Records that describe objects
_ _ _ _ _
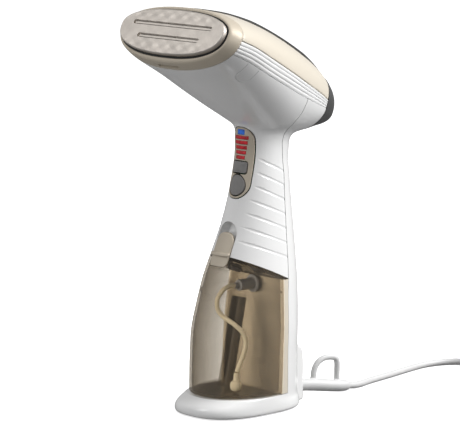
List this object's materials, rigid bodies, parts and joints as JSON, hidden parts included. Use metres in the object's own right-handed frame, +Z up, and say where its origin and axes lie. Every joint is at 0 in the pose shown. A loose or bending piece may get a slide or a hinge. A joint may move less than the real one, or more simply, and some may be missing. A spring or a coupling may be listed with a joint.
{
  "type": "garment steamer",
  "caption": "Upright handheld garment steamer with a wide slanted steam head, slim handle, smoked lift-off water tank and broad foot.",
  "frame": {"origin": "on the ground, under the middle of the steamer's bounding box measured without its cord", "axes": "+Z up; +Y to the rear, where the cord leaves; the steam plate faces -Y; +X to the steamer's left as seen from behind it, so to the right for someone facing the steam plate"},
  "size_m": [0.135, 0.4216, 0.3249],
  "materials": {
    "white_plastic": "polished moulded plastic",
    "cream_plastic": "satin moulded plastic",
    "champagne_plastic": "satin metallic-flake plastic",
    "plate_metal": "fine blasted and coated, faint lattice pattern",
    "dark_grey_plastic": "fine moulded texture",
    "grey_plastic": "satin moulded plastic",
    "black_plastic": "moulded plastic",
    "black_rubber": "matt rubber",
    "cast_aluminium": "as cast",
    "steel": "bright zinc-plated",
    "brass": "bright",
    "smoke_clear": "clear smoked plastic, polished",
    "clear_hose": "translucent silicone tube",
    "blue_lens": "tinted lens",
    "red_lens": "tinted lens",
    "board_green": "printed circuit board",
    "cord_white": "satin flexible plastic"
  },
  "bodies": {
    "housing": {"base_cover": "white_plastic", "base_screw_left": "steel", "base_screw_right": "steel", "control_board": "board_green", "cord_coil": "cord_white", "cord_tie": "black_rubber", "cord_tube": "cord_white", "display_panel": "champagne_plastic", "dock_nipple": "grey_plastic", "dock_plate": "white_plastic", "dock_seal": "black_rubber", "front_shell": "white_plastic", "handle_screw_high": "steel", "handle_screw_low": "steel", "heating_block": "cast_aluminium", "heating_element": "steel", "heel_bumper": "dark_grey_plastic", "inlet_hose": "clear_hose", "level_bar_1": "red_lens", "level_bar_2": "red_lens", "level_bar_3": "red_lens", "level_bar_4": "red_lens", "level_bar_5": "red_lens", "mode_tact_switch": "black_plastic", "nozzle_bezel": "champagne_plastic", "plate_gasket": "black_rubber", "plug_blade_left": "brass", "plug_blade_right": "brass", "plug_body": "cord_white", "pump": "brass", "ready_lamp": "blue_lens", "rear_shell": "white_plastic", "rib_trim_left": "white_plastic", "rib_trim_right": "white_plastic", "ridge_strip": "dark_grey_plastic", "rubber_foot_1": "black_rubber", "rubber_foot_2": "black_rubber", "rubber_foot_3": "black_rubber", "rubber_foot_4": "black_rubber", "spine_cover": "cream_plastic", "steam_hose": "clear_hose", "steam_plate": "plate_metal", "steam_tact_switch": "black_plastic", "strain_relief": "cord_white", "switch_ring": "grey_plastic", "thermal_fuse": "cream_plastic", "thermostat": "steel", "top_cover": "cream_plastic"},
    "tank": {"water_tank": "smoke_clear", "tank_valve": "grey_plastic", "pickup_hose": "clear_hose", "hose_weight": "steel", "pickup_guide": "smoke_clear"},
    "latch": {"tank_latch": "champagne_plastic", "latch_spring": "steel"},
    "cap": {"fill_cap": "grey_plastic", "fill_seal": "black_rubber"},
    "mode_button": {"mode_button": "grey_plastic"},
    "steam_button": {"steam_button": "grey_plastic"},
    "switch": {"power_switch": "dark_grey_plastic"}
  },
  "joints": [
    {"name": "tank_pull", "type": "slide", "parent": "housing", "child": "tank", "axis": [0, -1, 0], "range_m": [0, 0.045]},
    {"name": "latch_slide", "type": "slide", "parent": "tank", "child": "latch", "axis": [0, 0.375, 0.927], "range_m": [0, 0.0065], "stiffness_N_per_m": 300, "springref_m": -0.004, "deforming": ["latch_spring"]},
    {"name": "cap_turn", "type": "hinge", "parent": "tank", "child": "cap", "pos_m": [-0.0135, -0.00728, 0.11347], "axis": [0, 0.4027, 0.9153], "range_deg": [0, 60]},
    {"name": "mode_press", "type": "slide", "parent": "housing", "child": "mode_button", "axis": [0, 0.9855, -0.1698], "range_m": [0, 0.0008], "stiffness_N_per_m": 1500, "springref_m": -0.0004},
    {"name": "steam_press", "type": "slide", "parent": "housing", "child": "steam_button", "axis": [0, 0.9767, -0.2148], "range_m": [0, 0.0008], "stiffness_N_per_m": 1500, "springref_m": -0.0004},
    {"name": "switch_rock", "type": "hinge", "parent": "housing", "child": "switch", "pos_m": [0, 0.04212, 0.0369], "axis": [-1, 0, 0], "range_deg": [0, 14]}
  ]
}
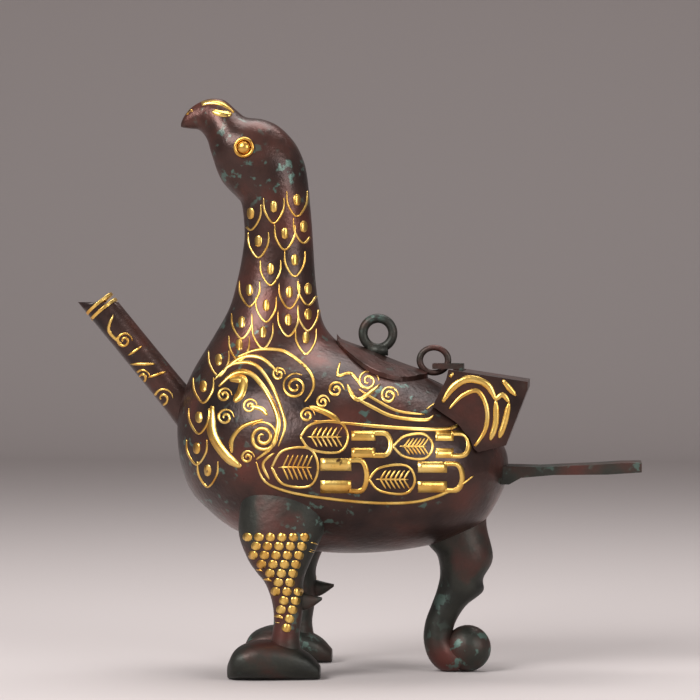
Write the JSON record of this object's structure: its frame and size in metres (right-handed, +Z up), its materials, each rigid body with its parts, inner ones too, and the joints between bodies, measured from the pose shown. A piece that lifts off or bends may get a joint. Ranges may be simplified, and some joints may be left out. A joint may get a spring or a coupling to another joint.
{
  "type": "bronze wine ewer",
  "caption": "Bird-shaped bronze wine ewer with gold inlay, a breast spout, a hinged lid on the back, a flat tail handle and three legs.",
  "frame": {"origin": "on the ground at the middle of the length and width", "axes": "+Z up, the bird looks along -X, its left side faces -Y"},
  "size_m": [0.2542, 0.1062, 0.2578],
  "materials": {
    "bronze": "dark brown patina, softly polished",
    "dark_bronze": "green-black patina, matt",
    "gold": "polished gold inlay, slightly worn"
  },
  "bodies": {
    "vessel": {"body_vessel": "bronze", "neck_and_head": "bronze", "spout": "bronze", "tail_wedge": "bronze", "tail_handle": "dark_bronze", "left_front_leg": "dark_bronze", "right_front_leg": "dark_bronze", "rear_leg": "dark_bronze", "tail_hinge_eye": "dark_bronze", "beak_inlay_left": "gold", "beak_inlay_right": "gold", "eye_rim_left": "gold", "eye_rim_right": "gold", "eye_boss_left": "gold", "eye_boss_right": "gold", "upper_leaf_front_left": "gold", "upper_leaf_front_right": "gold", "upper_plate_front_left": "gold", "upper_plate_front_right": "gold", "upper_leaf_rear_left": "gold", "upper_leaf_rear_right": "gold", "upper_plate_rear_left": "gold", "upper_plate_rear_right": "gold", "lower_leaf_front_left": "gold", "lower_leaf_front_right": "gold", "lower_plate_front_left": "gold", "lower_plate_front_right": "gold", "lower_leaf_rear_left": "gold", "lower_leaf_rear_right": "gold", "lower_plate_rear_left": "gold", "lower_plate_rear_right": "gold", "spout_band_lower": "gold", "spout_band_upper": "gold"},
    "lid": {"lid": "bronze", "lid_ring": "dark_bronze", "lid_hinge_loop": "dark_bronze"}
  },
  "joints": [
    {"name": "lid_hinge", "type": "hinge", "parent": "vessel", "child": "lid", "pos_m": [0.035, 0, 0.1373], "axis": [0, 1, 0], "range_deg": [0, 100]}
  ]
}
_ _ _ _ _
Please restate the data word for word, every record included.

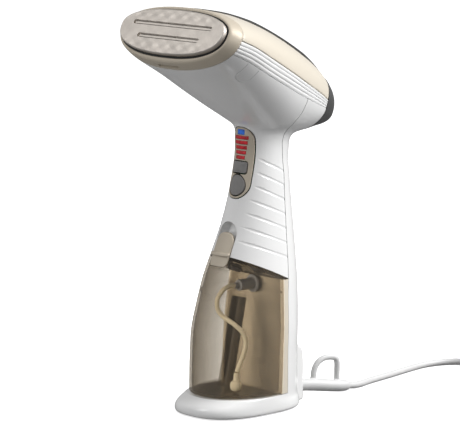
List this object's materials, rigid bodies, parts and joints as JSON, hidden parts included. Use metres in the object's own right-handed frame, +Z up, and say where its origin and axes lie. Every joint is at 0 in the pose shown. A loose or bending piece may get a slide or a hinge. A joint may move less than the real one, or more simply, and some may be missing. A spring or a coupling may be listed with a joint.
{
  "type": "garment steamer",
  "caption": "Upright handheld garment steamer with a wide slanted steam head, slim handle, smoked lift-off water tank and broad foot.",
  "frame": {"origin": "on the ground, under the middle of the steamer's bounding box measured without its cord", "axes": "+Z up; +Y to the rear, where the cord leaves; the steam plate faces -Y; +X to the steamer's left as seen from behind it, so to the right for someone facing the steam plate"},
  "size_m": [0.135, 0.4216, 0.3249],
  "materials": {
    "white_plastic": "polished moulded plastic",
    "cream_plastic": "satin moulded plastic",
    "champagne_plastic": "satin metallic-flake plastic",
    "plate_metal": "fine blasted and coated, faint lattice pattern",
    "dark_grey_plastic": "fine moulded texture",
    "grey_plastic": "satin moulded plastic",
    "black_plastic": "moulded plastic",
    "black_rubber": "matt rubber",
    "cast_aluminium": "as cast",
    "steel": "bright zinc-plated",
    "brass": "bright",
    "smoke_clear": "clear smoked plastic, polished",
    "clear_hose": "translucent silicone tube",
    "blue_lens": "tinted lens",
    "red_lens": "tinted lens",
    "board_green": "printed circuit board",
    "cord_white": "satin flexible plastic"
  },
  "bodies": {
    "housing": {"base_cover": "white_plastic", "base_screw_left": "steel", "base_screw_right": "steel", "control_board": "board_green", "cord_coil": "cord_white", "cord_tie": "black_rubber", "cord_tube": "cord_white", "display_panel": "champagne_plastic", "dock_nipple": "grey_plastic", "dock_plate": "white_plastic", "dock_seal": "black_rubber", "front_shell": "white_plastic", "handle_screw_high": "steel", "handle_screw_low": "steel", "heating_block": "cast_aluminium", "heating_element": "steel", "heel_bumper": "dark_grey_plastic", "inlet_hose": "clear_hose", "level_bar_1": "red_lens", "level_bar_2": "red_lens", "level_bar_3": "red_lens", "level_bar_4": "red_lens", "level_bar_5": "red_lens", "mode_tact_switch": "black_plastic", "nozzle_bezel": "champagne_plastic", "plate_gasket": "black_rubber", "plug_blade_left": "brass", "plug_blade_right": "brass", "plug_body": "cord_white", "pump": "brass", "ready_lamp": "blue_lens", "rear_shell": "white_plastic", "rib_trim_left": "white_plastic", "rib_trim_right": "white_plastic", "ridge_strip": "dark_grey_plastic", "rubber_foot_1": "black_rubber", "rubber_foot_2": "black_rubber", "rubber_foot_3": "black_rubber", "rubber_foot_4": "black_rubber", "spine_cover": "cream_plastic", "steam_hose": "clear_hose", "steam_plate": "plate_metal", "steam_tact_switch": "black_plastic", "strain_relief": "cord_white", "switch_ring": "grey_plastic", "thermal_fuse": "cream_plastic", "thermostat": "steel", "top_cover": "cream_plastic"},
    "tank": {"water_tank": "smoke_clear", "tank_valve": "grey_plastic", "pickup_hose": "clear_hose", "hose_weight": "steel", "pickup_guide": "smoke_clear"},
    "latch": {"tank_latch": "champagne_plastic", "latch_spring": "steel"},
    "cap": {"fill_cap": "grey_plastic", "fill_seal": "black_rubber"},
    "mode_button": {"mode_button": "grey_plastic"},
    "steam_button": {"steam_button": "grey_plastic"},
    "switch": {"power_switch": "dark_grey_plastic"}
  },
  "joints": [
    {"name": "tank_pull", "type": "slide", "parent": "housing", "child": "tank", "axis": [0, -1, 0], "range_m": [0, 0.045]},
    {"name": "latch_slide", "type": "slide", "parent": "tank", "child": "latch", "axis": [0, 0.375, 0.927], "range_m": [0, 0.0065], "stiffness_N_per_m": 300, "springref_m": -0.004, "deforming": ["latch_spring"]},
    {"name": "cap_turn", "type": "hinge", "parent": "tank", "child": "cap", "pos_m": [-0.0135, -0.00728, 0.11347], "axis": [0, 0.4027, 0.9153], "range_deg": [0, 60]},
    {"name": "mode_press", "type": "slide", "parent": "housing", "child": "mode_button", "axis": [0, 0.9855, -0.1698], "range_m": [0, 0.0008], "stiffness_N_per_m": 1500, "springref_m": -0.0004},
    {"name": "steam_press", "type": "slide", "parent": "housing", "child": "steam_button", "axis": [0, 0.9767, -0.2148], "range_m": [0, 0.0008], "stiffness_N_per_m": 1500, "springref_m": -0.0004},
    {"name": "switch_rock", "type": "hinge", "parent": "housing", "child": "switch", "pos_m": [0, 0.04212, 0.0369], "axis": [-1, 0, 0], "range_deg": [0, 14]}
  ]
}
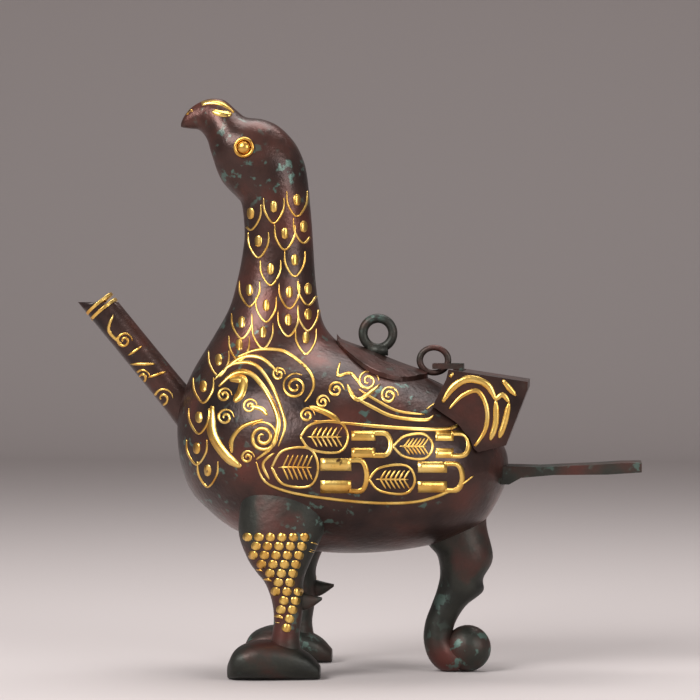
Write the JSON record of this object's structure: its frame and size in metres (right-handed, +Z up), its materials, each rigid body with its parts, inner ones too, and the joints between bodies, measured from the pose shown. A piece that lifts off or bends may get a joint. Ranges may be simplified, and some joints may be left out. A joint may get a spring or a coupling to another joint.
{
  "type": "bronze wine ewer",
  "caption": "Bird-shaped bronze wine ewer with gold inlay, a breast spout, a hinged lid on the back, a flat tail handle and three legs.",
  "frame": {"origin": "on the ground at the middle of the length and width", "axes": "+Z up, the bird looks along -X, its left side faces -Y"},
  "size_m": [0.2542, 0.1062, 0.2578],
  "materials": {
    "bronze": "dark brown patina, softly polished",
    "dark_bronze": "green-black patina, matt",
    "gold": "polished gold inlay, slightly worn"
  },
  "bodies": {
    "vessel": {"body_vessel": "bronze", "neck_and_head": "bronze", "spout": "bronze", "tail_wedge": "bronze", "tail_handle": "dark_bronze", "left_front_leg": "dark_bronze", "right_front_leg": "dark_bronze", "rear_leg": "dark_bronze", "tail_hinge_eye": "dark_bronze", "beak_inlay_left": "gold", "beak_inlay_right": "gold", "eye_rim_left": "gold", "eye_rim_right": "gold", "eye_boss_left": "gold", "eye_boss_right": "gold", "upper_leaf_front_left": "gold", "upper_leaf_front_right": "gold", "upper_plate_front_left": "gold", "upper_plate_front_right": "gold", "upper_leaf_rear_left": "gold", "upper_leaf_rear_right": "gold", "upper_plate_rear_left": "gold", "upper_plate_rear_right": "gold", "lower_leaf_front_left": "gold", "lower_leaf_front_right": "gold", "lower_plate_front_left": "gold", "lower_plate_front_right": "gold", "lower_leaf_rear_left": "gold", "lower_leaf_rear_right": "gold", "lower_plate_rear_left": "gold", "lower_plate_rear_right": "gold", "spout_band_lower": "gold", "spout_band_upper": "gold"},
    "lid": {"lid": "bronze", "lid_ring": "dark_bronze", "lid_hinge_loop": "dark_bronze"}
  },
  "joints": [
    {"name": "lid_hinge", "type": "hinge", "parent": "vessel", "child": "lid", "pos_m": [0.035, 0, 0.1373], "axis": [0, 1, 0], "range_deg": [0, 100]}
  ]
}